Here’s Monday’s run-down (short-stacked and lucky): 

On Monday I learned that A does not always have medium/weak Aces in the hole – occasionally he has rockets.  He’s unpredictable, aggressive, and successful as a result.  I’ll think twice before calling his large bets pre-flop regardless of my chipstack.  The only reason I was able to win Monday’s tourney at M’s was pure luck combined with short-stack aggression and a bit of a care-free attitude. 

During my uphill battle one key play for me was mucking A5o when I was UTG with everyone else to act after me.  I thought to myself that I’d rather take my chances on a more random hand that is more likely to have 2 live cards when relying primarily on luck alone.  Anyone with an A will call me, so I’d really need a 5 in order to win the hand.  As luck would have it, my next hole cards when the BB hit me were AQ…that was when myself and all remaining players realized I was on a rush and had to think twice before entering a pot with me – despite my desperate situation.

 As it turned out, I recovered from having merely 1 BB left ($3,000 in chips) and I was forced all-in on the BB.  Many double-ups later I ended up the winner.  Miracles do happen!

 Here’s Tuesday’s run-down (sensing weakness): 

Somehow as things were winding down I ended up in the money at the final table.  Not so many up and down chip-stack swings for a change.  Once I got ’em, I generally kept ’em.  One key mistake I made was not continuing my pre-flop aggression when I was involved in a heads up hand with E.  She was the SB I think, and I made a fairly hefty raise pre-flop w/ AQ.  I expected everyone to fold unless they had a primo hand…even the blinds.  Everyone folded except E who, it turned out, had pocked 3’s.  The flop was meaningless – all low cards.  She acted first by checking, I checked.  Turn was check/check.  River brought a 3 – which she made a very small bet which I said appeared “very callable”.  She showed her set and I was steaming at myself.

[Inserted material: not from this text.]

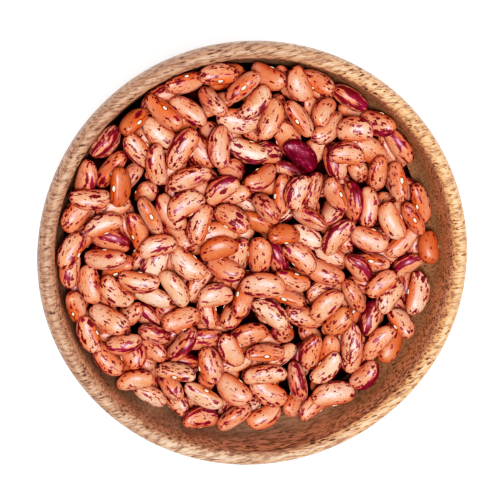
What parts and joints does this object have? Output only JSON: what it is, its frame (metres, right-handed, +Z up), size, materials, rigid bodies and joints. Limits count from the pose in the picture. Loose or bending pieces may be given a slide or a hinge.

Here’s why!  After the flop I should have attempted to gain information.  Her check was somewhat informative, but a continuation bet could have either found out more info or taken down what was already a pretty big pot.  By not betting, I continued to show weakness, gave her free cards, and let her hit a set which she probably wouldn’t fold no matter what.  That was a pot that I shouldn’t have been willing to walk away from and should have demonstrated that I wanted it, it was mine, and that I had a very strong hand – my pre-flop bet said that, my post flop actions should have too!  In the battle for 1st & 2nd place, my K3 did not improve against her QQ – and she took down 1st.  That’s the way the cookie crumbles sometimes.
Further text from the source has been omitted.